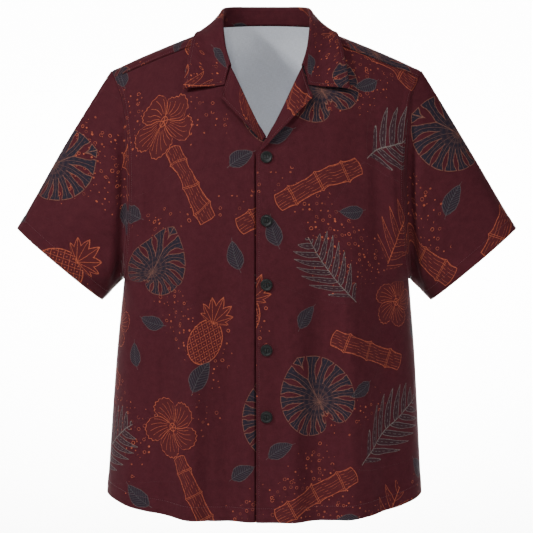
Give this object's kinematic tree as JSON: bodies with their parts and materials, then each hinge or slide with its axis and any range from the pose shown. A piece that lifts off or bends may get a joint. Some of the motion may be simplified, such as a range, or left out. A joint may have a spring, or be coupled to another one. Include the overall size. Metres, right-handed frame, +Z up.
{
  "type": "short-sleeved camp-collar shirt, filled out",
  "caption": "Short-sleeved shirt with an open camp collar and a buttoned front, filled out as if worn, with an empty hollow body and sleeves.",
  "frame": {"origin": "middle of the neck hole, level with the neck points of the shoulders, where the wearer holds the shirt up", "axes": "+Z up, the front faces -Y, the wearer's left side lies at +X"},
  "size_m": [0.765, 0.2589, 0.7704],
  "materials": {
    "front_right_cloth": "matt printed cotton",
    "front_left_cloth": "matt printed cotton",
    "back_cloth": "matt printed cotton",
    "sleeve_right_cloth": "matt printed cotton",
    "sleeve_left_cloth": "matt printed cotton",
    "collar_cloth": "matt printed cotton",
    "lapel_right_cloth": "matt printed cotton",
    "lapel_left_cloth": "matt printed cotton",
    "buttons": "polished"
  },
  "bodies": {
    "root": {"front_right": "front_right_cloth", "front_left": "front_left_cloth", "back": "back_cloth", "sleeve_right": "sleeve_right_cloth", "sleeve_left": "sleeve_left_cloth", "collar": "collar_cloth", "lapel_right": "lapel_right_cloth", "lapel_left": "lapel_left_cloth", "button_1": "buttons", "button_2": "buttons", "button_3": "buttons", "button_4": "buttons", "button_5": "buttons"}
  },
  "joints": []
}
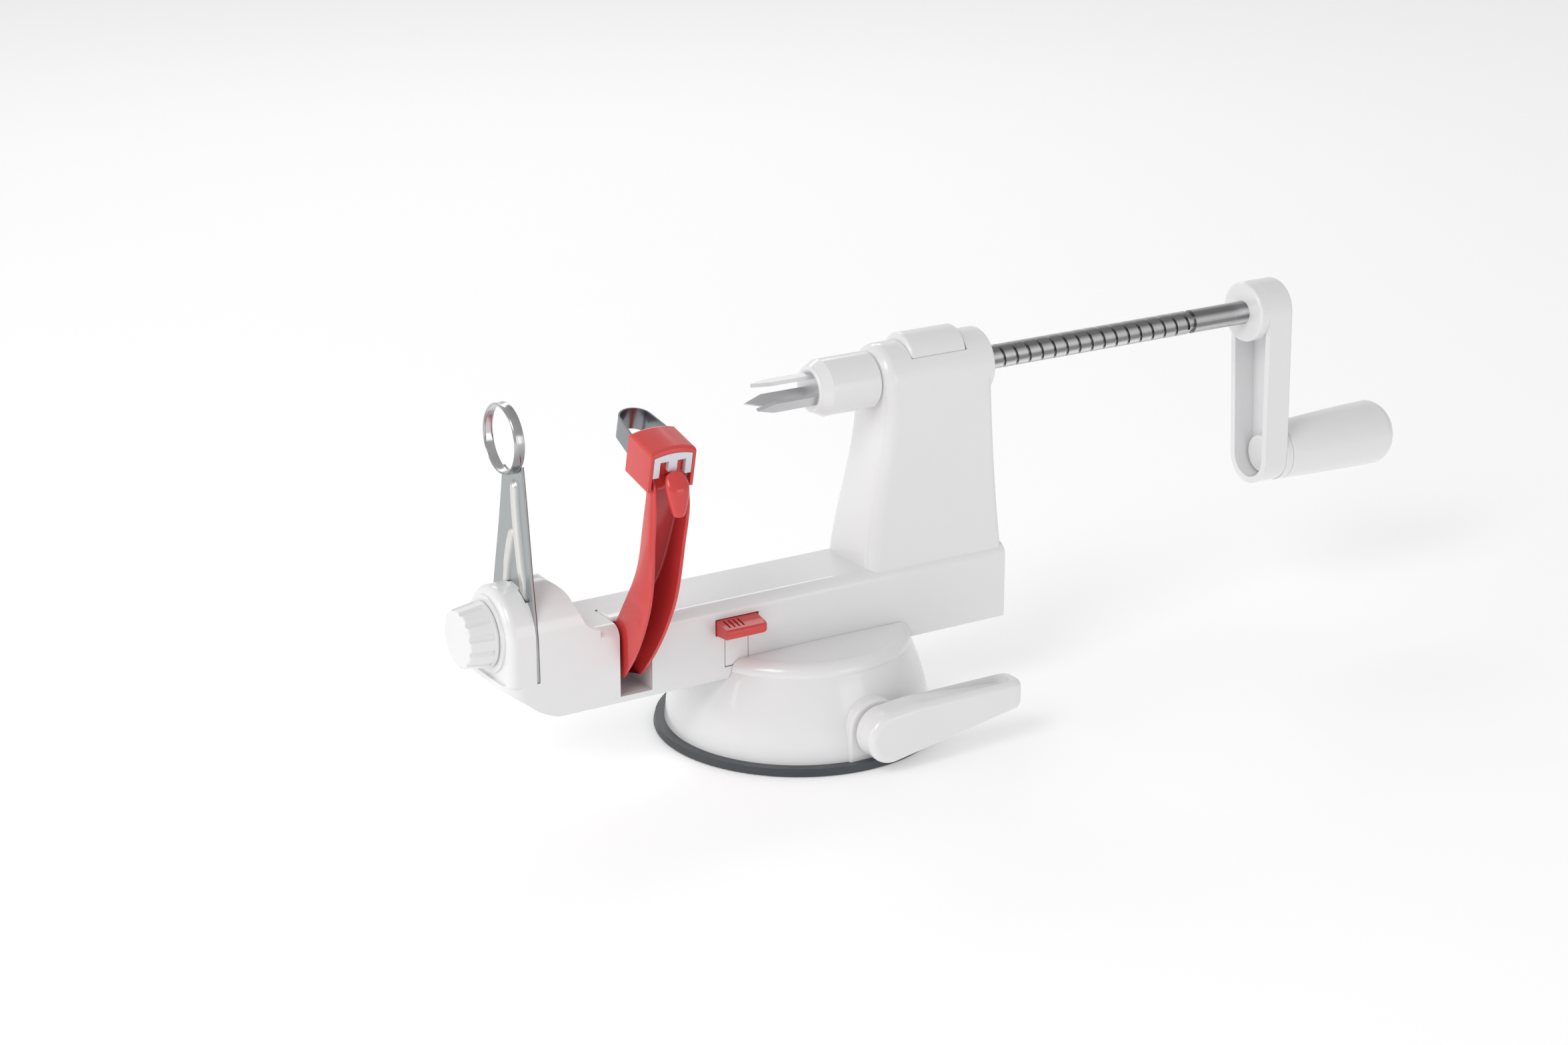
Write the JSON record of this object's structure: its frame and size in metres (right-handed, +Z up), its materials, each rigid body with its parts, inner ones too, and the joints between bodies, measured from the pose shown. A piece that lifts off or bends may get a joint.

▶ [Written task] Reproduce the records above exactly.

▶ [Expected answer]
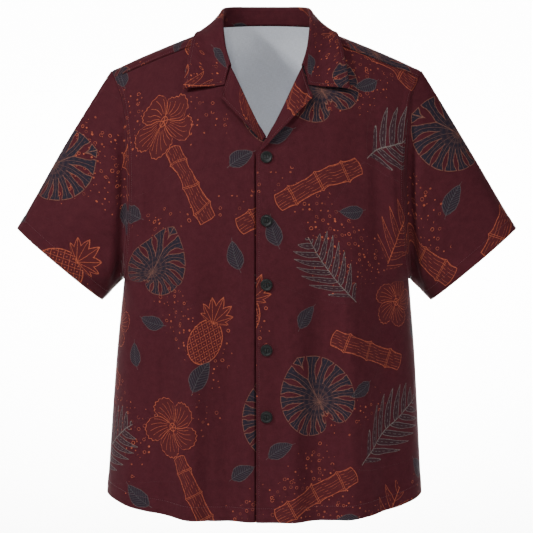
Give this object's kinematic tree as JSON: bodies with their parts and materials, then each hinge or slide with its axis and any range from the pose shown. A piece that lifts off or bends may get a joint. Some of the motion may be simplified, such as a range, or left out. A joint may have a spring, or be coupled to another one. Include the overall size. Metres, right-handed frame, +Z up.
{
  "type": "short-sleeved camp-collar shirt, filled out",
  "caption": "Short-sleeved shirt with an open camp collar and a buttoned front, filled out as if worn, with an empty hollow body and sleeves.",
  "frame": {"origin": "middle of the neck hole, level with the neck points of the shoulders, where the wearer holds the shirt up", "axes": "+Z up, the front faces -Y, the wearer's left side lies at +X"},
  "size_m": [0.765, 0.2589, 0.7704],
  "materials": {
    "front_right_cloth": "matt printed cotton",
    "front_left_cloth": "matt printed cotton",
    "back_cloth": "matt printed cotton",
    "sleeve_right_cloth": "matt printed cotton",
    "sleeve_left_cloth": "matt printed cotton",
    "collar_cloth": "matt printed cotton",
    "lapel_right_cloth": "matt printed cotton",
    "lapel_left_cloth": "matt printed cotton",
    "buttons": "polished"
  },
  "bodies": {
    "root": {"front_right": "front_right_cloth", "front_left": "front_left_cloth", "back": "back_cloth", "sleeve_right": "sleeve_right_cloth", "sleeve_left": "sleeve_left_cloth", "collar": "collar_cloth", "lapel_right": "lapel_right_cloth", "lapel_left": "lapel_left_cloth", "button_1": "buttons", "button_2": "buttons", "button_3": "buttons", "button_4": "buttons", "button_5": "buttons"}
  },
  "joints": []
}
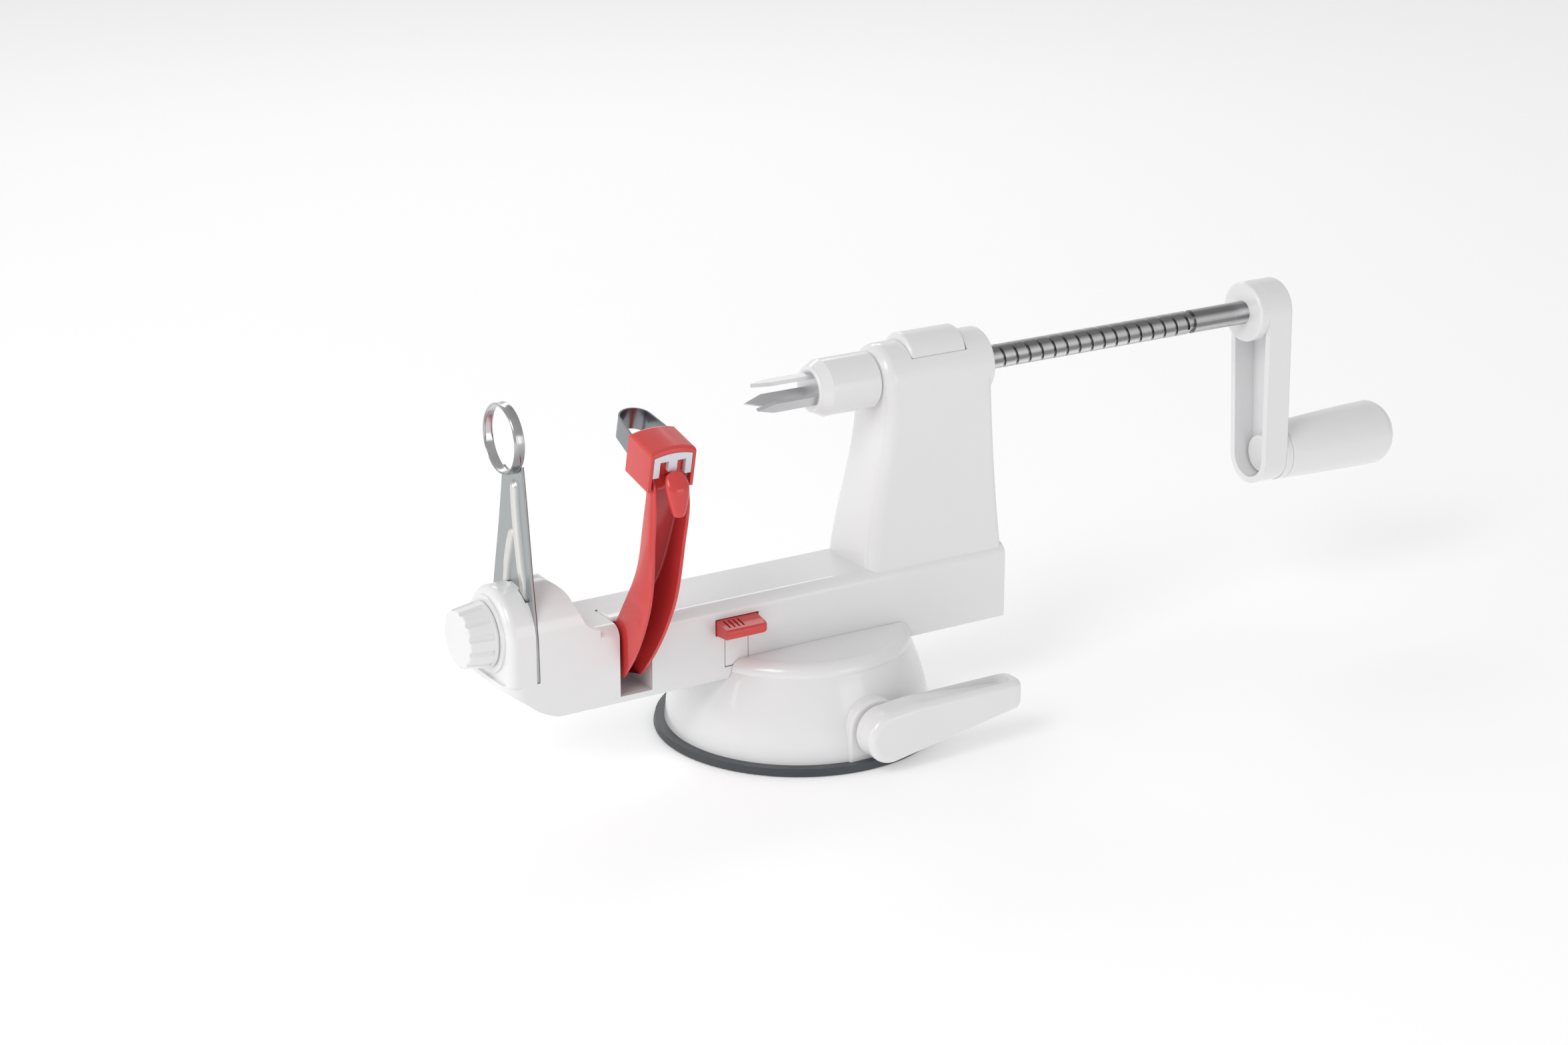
Write the JSON record of this object's structure: its frame and size in metres (right-handed, +Z up), its materials, each rigid body with its parts, inner ones too, and the joints between bodies, measured from the pose shown. A piece that lifts off or bends may get a joint.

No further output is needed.